Ocurre algo más grave. Viejos reflejos del pasado hacen pensar que el paso al autoritarismo es un instante fugaz, sintetizado en un helicóptero que vuela, unos tanques que ocupan las calles y unos señores con uniforme que ocupan la Casa Rosada. Eso ya se terminó en la Argentina y también en la región. Pasaron casi cuarenta años de la democratización sudamericana que siguió a la Guerra de las Malvinas.
La deriva hacia la autocracia puede ser más lenta, menos visible. Requiere como condición un cierto desdén por los acontecimientos políticos y bastante acostumbramiento a lo extraordinario. La naturalización de la desgracia suele ser una desgracia en sí misma.
El caso de los varados en el exterior es solo el último. Apenas un mes atrás, porque los mostradores de las carnicerías desmentían la promesa electoral del regreso del asado, a otro funcionario de cuarto nivel se le ocurrió bloquear la libertad de comercio e impedir que decenas de exportadores de carne cumplieran sus compromisos.
Luego de insólitas negociaciones y de quejas variadas de los clientes, el Gobierno llegó a un acuerdo en los mismos términos en los que se planteó, desde su origen, hace más de 150 años, el comercio de carnes argentinas al exterior. El precio de la carne sigue subiendo a tono con la inflación, de la que nadie se ocupa en el Gobierno.
Otra vez, autoritarismo y chambonería.

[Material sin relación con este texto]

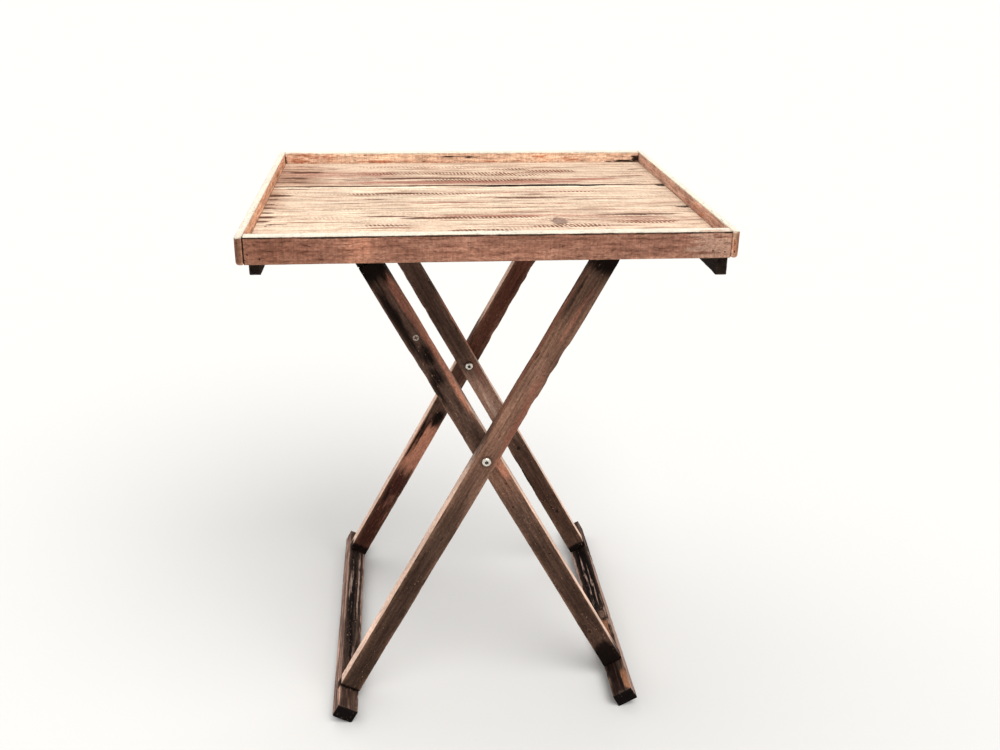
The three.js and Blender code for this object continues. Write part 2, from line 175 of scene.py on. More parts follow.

Borran un principio esencial, el de la libertad, para producir, con una medida que ya fracasó durante la década ganada e hizo perder al país miles de millones de dólares y una enorme cantidad de puestos de trabajo.
El recurso del recorte de las libertades siempre necesita de un enemigo diabólico. Se usa tanto que ya es una manía para no afrontar la propia torpeza.
Un ejemplo al azar: la mitad de las vacunas no colocadas (cerca de dos millones al momento de escribir este artículo) ya están en poder de la provincia de Buenos Aires, cuyo gobierno tiene un sistema de vacunación como apéndice de la propaganda partidaria y de la militancia rentada. El ministro Daniel Gollán argumentó que muchos bonaerenses se van de los vacunatorios al encontrar que no serán inoculados con la vacuna que desearían. Se trata de una conducta que no se refleja en la cantidad de dosis vacantes en el resto de las provincias. El argumento disparatado busca eludir la responsabilidad de un fracaso.
Una vez más, en este caso, la culpa siempre está enfrente. Los que viajan y pretenden volver. Los que exportan y protestan porque les prohíben hacerlo. Los que todavía no están vacunados.
Es esa otra forma de construir una autocracia. Negándole derechos al otro. Negando la existencia del otro.